# RoBERTa-MPU for English sentence classification

## This is a demo for the ChatGPT detector in [MPU](http://arxiv.org/abs/2305.18149).

### download pretrained weights and install dependencies:

In [None]:
# install dependencies
!pip install git+https://github.com/mindspore-lab/mindone.git
!pip install git+https://github.com/mindspore-lab/mindnlp.git

# download some pretrained weights
!wget https://download.mindspore.cn/toolkits/mindone/detect_chatgpt/roberta_18plus.ckpt
!wget https://download.mindspore.cn/toolkits/mindone/detect_chatgpt/tokenizer.json
!mv roberta_18plus.ckpt examples/detect_chatgpt/
!mv tokenizer.json examples/detect_chatgpt/

### use our pretrained classifier

In [None]:
from mindone.pipelines.text_classifiers import BertMPUSequenceClassificationPipeline

pipeline = BertMPUSequenceClassificationPipeline(
    model_name='roberta_base',
    config_path='examples/detect_chatgpt/config.json',
    tokenizer_path='examples/detect_chatgpt/tokenizer.json',
)
pipeline.load_from_pretrained('roberta_18plus.ckpt')

### get some test inputs

In [None]:
test_sentences = [
    "They are not colored . Just as white paint is usually made from minerals found in clay . The crystals in white paint reflects all light equally making it appear white . Just liek snow . Primarily the eye color is based on the density and distribution of melanin in the eye . It just looks a certain color when light illuminates the eye . It reflects light unqually ."
    "Piracy and copyright law can be contentious issues on the internet because they involve complex questions about how to balance the rights of creators and the interests of consumers. Some people argue that artists should have the right to control how their works are distributed and to charge what they feel is appropriate, while others believe that the free exchange of information is important and that artists should not be able to control how their works are used. It's important to remember that copyright law exists to protect the rights of creators and to encourage the creation of new works by ensuring that artists can earn a fair income from their creations. When someone pirates (unauthorized copying) or uses a copyrighted work without permission, they are taking something that belongs to someone else and using it for their own benefit, without paying the person who created it. This can be seen as unfair to the creator and can discourage them from creating new works in the future. At the same time, it's also important to recognize that not everyone has the same access to information and that copyright laws can sometimes make it difficult or impossible for people to access the works they want to use. This is why it's important to have a balance between protecting the rights of creators and ensuring that everyone has access to the information and works they need."
]
test_labels = [0, 1] # 0 is human, 1 is gpt
label_to_meaning = ['human written', 'machine generated']

### run detection!

In [None]:
for i, text in enumerate(test_sentences):
    probs = pipeline.predict(text)
    print(f'text {i} result:', probs)

# Bert-MPU for Chinese sentence classification

## This is a demo for the ChatGPT detector in [MPU](http://arxiv.org/abs/2305.18149).

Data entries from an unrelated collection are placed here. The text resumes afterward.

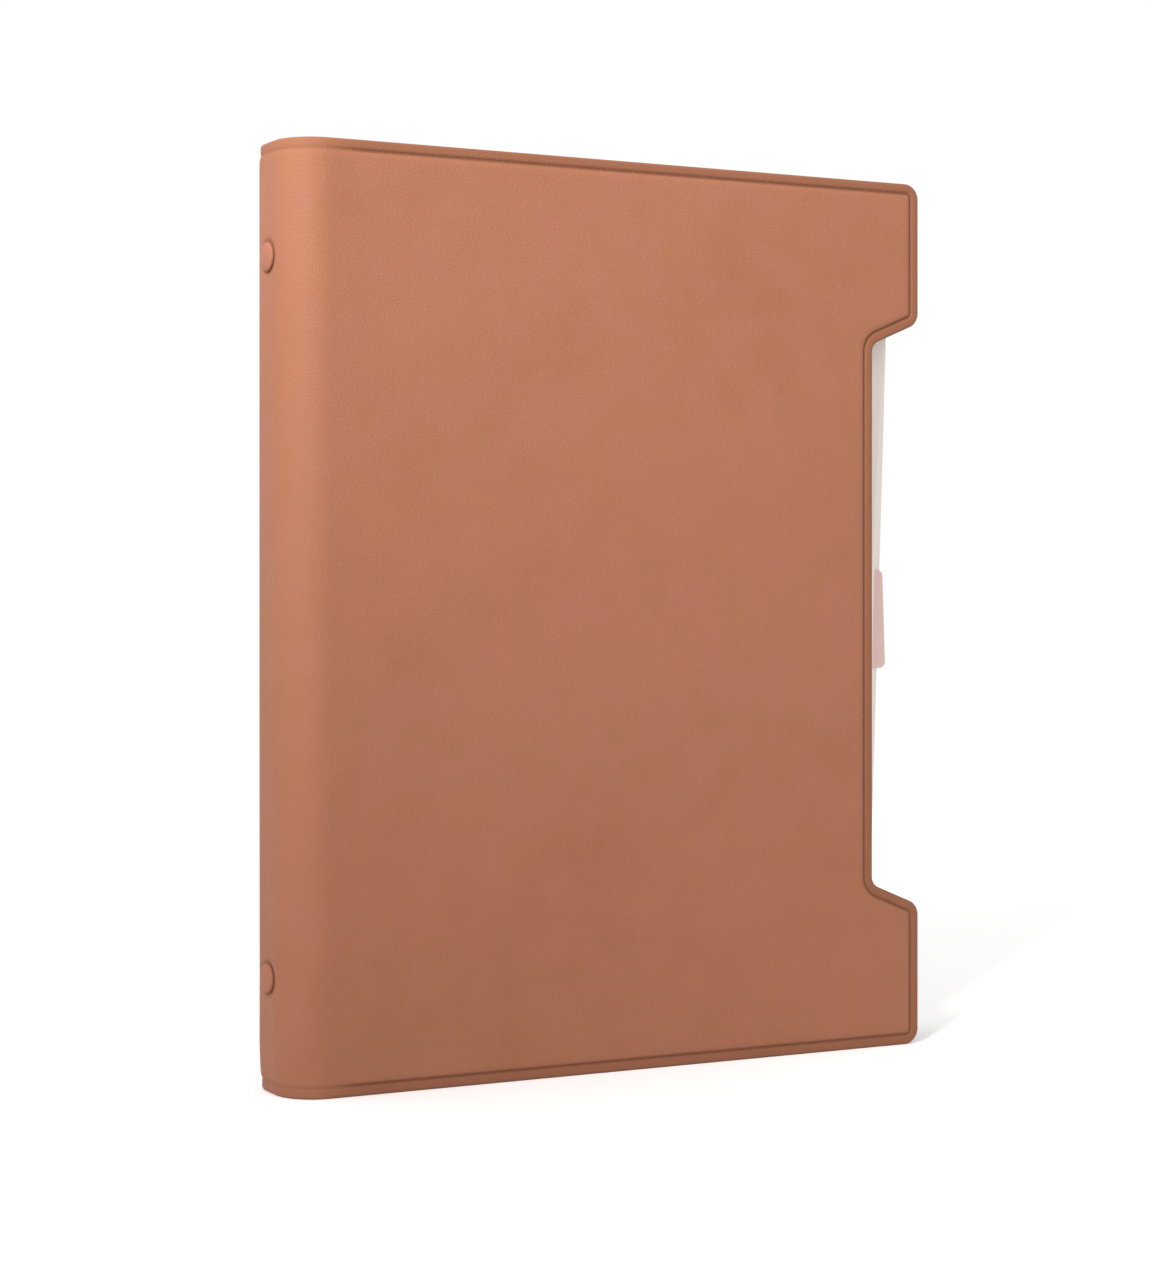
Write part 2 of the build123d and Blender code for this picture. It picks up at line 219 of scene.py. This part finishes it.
class Nodes:
    """Short way to write a material's node tree."""

    def __init__(self, name):
        self.material = bpy.data.materials.new(name)
        self.material.use_nodes = True
        self.tree = self.material.node_tree
        self.shader = self.tree.nodes["Principled BSDF"]
        self.place = self.add("ShaderNodeTexCoord").outputs["Object"]

    def add(self, kind, **settings):
        node = self.tree.nodes.new(kind)
        for key, value in settings.items():
            if hasattr(node, key):
                setattr(node, key, value)
            else:
                node.inputs[key.replace("_", " ")].default_value = value
        return node

    def join(self, source, node, socket):
        self.tree.links.new(source, node.inputs[socket])

    def noise(self, scale, detail=3.0, roughness=0.5, distortion=0.0):
        node = self.add("ShaderNodeTexNoise")
        node.inputs["Scale"].default_value = scale
        node.inputs["Detail"].default_value = detail
        node.inputs["Roughness"].default_value = roughness
        node.inputs["Distortion"].default_value = distortion
        self.join(self.place, node, "Vector")
        return node.outputs["Fac"]

    def cells(self, scale, feature="DISTANCE_TO_EDGE"):
        node = self.add("ShaderNodeTexVoronoi", feature=feature)
        node.inputs["Scale"].default_value = scale
        self.join(self.place, node, "Vector")
        return node.outputs["Distance"]

    def ramp(self, source, *stops):
        node = self.add("ShaderNodeValToRGB")
        elements = node.color_ramp.elements
        while len(elements) < len(stops):
            elements.new(0.5)
        for element, (position, colour) in zip(elements, stops):
            element.position = position
            element.color = (*colour, 1)
        self.join(source, node, "Fac")
        return node.outputs["Color"]

    def mix(self, amount, first, second, blend="MIX"):
        node = self.add("ShaderNodeMix", data_type="RGBA", blend_type=blend)
        for socket, value in ((0, amount), (6, first), (7, second)):
            if hasattr(value, "is_output"):
                self.tree.links.new(value, node.inputs[socket])
            elif socket == 0:
                node.inputs[socket].default_value = value
            else:
                node.inputs[socket].default_value = (*value, 1)
        return node.outputs[2]

    def range(self, source, low, high, to_low, to_high):
        node = self.add("ShaderNodeMapRange")
        node.inputs["From Min"].default_value = low
        node.inputs["From Max"].default_value = high
        node.inputs["To Min"].default_value = to_low
        node.inputs["To Max"].default_value = to_high
        self.join(source, node, "Value")
        return node.outputs["Result"]

    def attribute(self, name):
        return self.add("ShaderNodeAttribute", attribute_name=name).outputs["Fac"]

    def bump(self, source, depth, before=None):
        node = self.add("ShaderNodeBump")
        node.inputs["Strength"].default_value = 1.0
        node.inputs["Distance"].default_value = depth
        self.join(source, node, "Height")
        if before is not None:
            self.join(before, node, "Normal")
        return node.outputs["Normal"]

    def set(self, **values):
        for key, value in values.items():
            socket = self.shader.inputs[key.replace("_", " ")]
            if hasattr(value, "is_output"):
                self.tree.links.new(value, socket)
            elif isinstance(value, tuple):
                socket.default_value = (*value, 1)
            else:
                socket.default_value = value


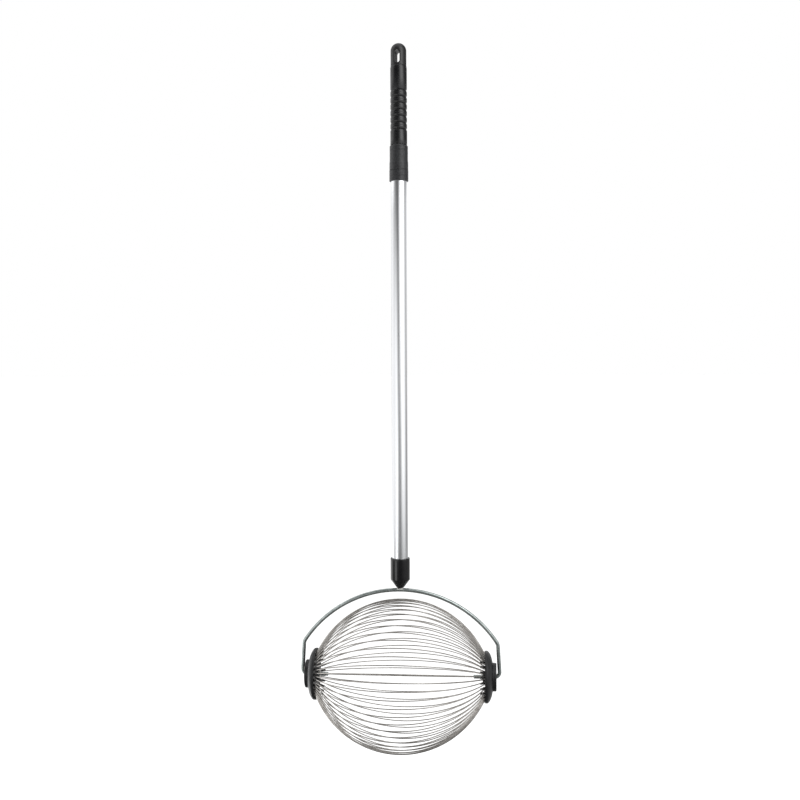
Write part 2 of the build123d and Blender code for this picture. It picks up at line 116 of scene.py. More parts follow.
def lathe(name, outline, materials, ring, side=None, relief=None):
    """Turns a closed outline of (radius, place) points about the pole, or about the axle.

    ring is the number of points round. side is None on the pole, and 1 or -1 for a piece on the
    axle's right or left end.
    relief(radius, angle, place) returns a small radial offset.
    """
    bm = bmesh.new()
    rows = []
    for r, place in outline:
        row = []
        for k in range(ring if r else 1):
            angle = 2 * math.pi * k / ring
            grown = r + (relief(r, angle, place) if relief else 0)
            x, y = grown * math.cos(angle), grown * math.sin(angle)
            row.append(bm.verts.new((side * place, x, AXLE_HEIGHT + y) if side else (x, y, place)))
        rows.append(row)
    for lower, upper in zip(rows, rows[1:] + rows[:1]):
        for k in range(ring):
            corners = [lower[k % len(lower)], lower[(k + 1) % ring % len(lower)],
                       upper[(k + 1) % ring % len(upper)], upper[k % len(upper)]]
            corners = list(dict.fromkeys(corners))
            if len(corners) > 2:
                bm.faces.new(corners)
    return new_object(name, bm, materials)


def dense(outline, step):
    """The outline with more points, so that no stretch is longer than step."""
    points = []
    for here, after in zip(outline, outline[1:] + outline[:1]):
        here, after = Vector(here), Vector(after)
        parts = max(1, math.ceil((after - here).length / step))
        points += [here.lerp(after, k / parts) for k in range(parts)]
    return points


def curve(start, middle, end, steps=14):
    """Points of a smooth bow from start to end that passes through middle."""
    start, middle, end = Vector(start), Vector(middle), Vector(end)
    pull = middle * 2 - (start + end) / 2
    return [start.lerp(pull, t).lerp(pull.lerp(end, t), t)
            for t in (k / steps for k in range(steps + 1))]


def remoulded(node, name, materials, voxel, passes):
    """A copy of a CAD node in even fine faces, with its edges rounded as a moulding's are."""
    mesh = frame["nodes"][node].data.copy()
    mesh.name = name
    obj = bpy.data.objects.new(name, mesh)
    bpy.context.scene.collection.objects.link(obj)
    mesh.materials.clear()
    for material in materials:
        mesh.materials.append(material)
    remesh = obj.modifiers.new("remesh", "REMESH")
    remesh.mode = "VOXEL"
    remesh.voxel_size = voxel
    remesh.use_smooth_shade = True
    smooth = obj.modifiers.new("smooth", "SMOOTH")
    smooth.factor = 0.5
    smooth.iterations = passes
    evaluated = obj.evaluated_get(bpy.context.evaluated_depsgraph_get())
    obj.data = bpy.data.meshes.new_from_object(evaluated)
    obj.modifiers.clear()
    return obj


# ------------------------------------------------------------------ materials
class Shader:
    """A Principled material with helpers for the procedural nodes that the surfaces share."""

    def __init__(self, name, color, roughness, metallic=0.0, **extra):
        self.material = bpy.data.materials.new(name)
        self.material.use_nodes = True
        self.tree = self.material.node_tree
        self.bsdf = self.tree.nodes["Principled BSDF"]
        self.bsdf.inputs["Base Color"].default_value = (*color, 1)
        self.bsdf.inputs["Roughness"].default_value = roughness
        self.bsdf.inputs["Metallic"].default_value = metallic
        for socket, value in extra.items():
            self.bsdf.inputs[socket.replace("_", " ")].default_value = value
        self.material.diffuse_color = (*color, 1)
        self.coordinate = self.tree.nodes.new("ShaderNodeTexCoord").outputs["Object"]
        self.height = None

    def stretched(self, scale):
        """Object coordinates scaled by axis. A scale under 1 draws a texture out along its axis."""
        mapping = self.tree.nodes.new("ShaderNodeMapping")
        mapping.inputs["Scale"].default_value = scale
        self.tree.links.new(self.coordinate, mapping.inputs["Vector"])
        return mapping.outputs["Vector"]

    def noise(self, scale, detail, roughness=0.5, stretch=(1, 1, 1), distortion=0.0):
        """Noise whose largest features are about 1/scale metres across."""
        node = self.tree.nodes.new("ShaderNodeTexNoise")
        node.inputs["Scale"].default_value = scale
        node.inputs["Detail"].default_value = detail
        node.inputs["Roughness"].default_value = roughness
        node.inputs["Distortion"].default_value = distortion
        self.tree.links.new(self.stretched(stretch), node.inputs["Vector"])
        return node.outputs["Fac"]

    def cells(self, scale):
        """Distance to the middle of rounded cells about 1/scale metres across."""
        node = self.tree.nodes.new("ShaderNodeTexVoronoi")
        node.inputs["Scale"].default_value = scale
        self.tree.links.new(self.stretched((1, 1, 1)), node.inputs["Vector"])
        return node.outputs["Distance"]

    def ramp(self, value, *stops):
        """Maps a value to colours: stops are (position, (r, g, b))."""
        node = self.tree.nodes.new("ShaderNodeValToRGB")
        elements = node.color_ramp.elements
        while len(elements) < len(stops):
            elements.new(0.5)
        for element, (position, color) in zip(elements, stops):
            element.position = position
            element.color = (*color, 1)
        self.tree.links.new(value, node.inputs["Fac"])
        return node.outputs["Color"]

    def vary_color(self, value, *stops):
        """Base colour that follows a value along the stops."""
        self.tree.links.new(self.ramp(value, *stops), self.bsdf.inputs["Base Color"])

    def vary_roughness(self, value, low, high):
        """Roughness from low to high, over the middle range of a noise."""
        node = self.tree.nodes.new("ShaderNodeMapRange")
        node.inputs["From Min"].default_value = 0.3
        node.inputs["From Max"].default_value = 0.7
        node.inputs["To Min"].default_value = low
        node.inputs["To Max"].default_value = high
        self.tree.links.new(value, node.inputs["Value"])
        self.tree.links.new(node.outputs["Result"], self.bsdf.inputs["Roughness"])

    def bump(self, value, depth, strength):
        """Adds relief: depth is the height in metres between the value's 0 and 1."""
        node = self.tree.nodes.new("ShaderNodeBump")
        node.inputs["Distance"].default_value = depth
        node.inputs["Strength"].default_value = strength
        self.tree.links.new(value, node.inputs["Height"])
        if self.height is not None:
            self.tree.links.new(self.height, node.inputs["Normal"])
        self.height = node.outputs["Normal"]
        self.tree.links.new(self.height, self.bsdf.inputs["Normal"])


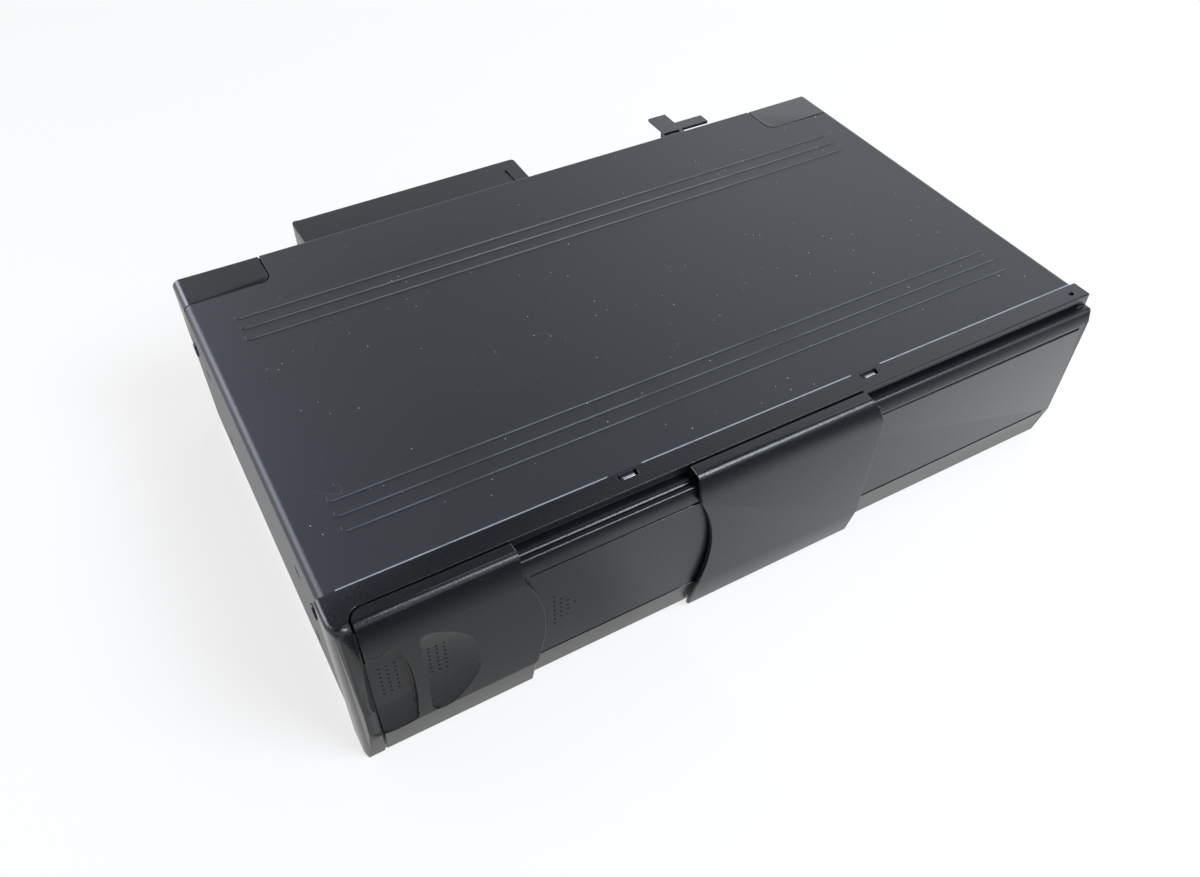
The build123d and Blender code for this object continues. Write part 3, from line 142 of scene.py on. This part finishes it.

### download pretrained weights and install dependencies:

In [None]:
# install dependencies
!pip install git+https://github.com/mindspore-lab/mindone.git
!pip install git+https://github.com/mindspore-lab/mindnlp.git

# download some pretrained weights
!wget https://download.mindspore.cn/toolkits/mindone/detect_chatgpt/bert_18plus.ckpt
!wget https://download.mindspore.cn/toolkits/mindone/detect_chatgpt/tokenizer_zh.json
!mv bert_18plus.ckpt examples/detect_chatgpt/
!mv tokenizer_zh.json examples/detect_chatgpt/

### use our pretrained classifier

In [None]:
pipeline = BertMPUSequenceClassificationPipeline(
    model_name='bert_base',
    config_path='examples/detect_chatgpt/config_zh.json',
    tokenizer_path='examples/detect_chatgpt/tokenizer_zh.json',
)
pipeline.load_from_pretrained('bert_18plus.ckpt')

### some tests

In [None]:
test_sentences = [
    "程序流程图又称程序框图，是用统一规定的标准符号描述程序运行具体步骤的图形表示。"
]
test_labels = [0, 1] # 0 is human, 1 is gpt
label_to_meaning = ['人类', '机器']

### run

In [None]:
for i, text in enumerate(test_sentences):
    probs = pipeline.predict(text)
    print(f'text {i} result:', probs)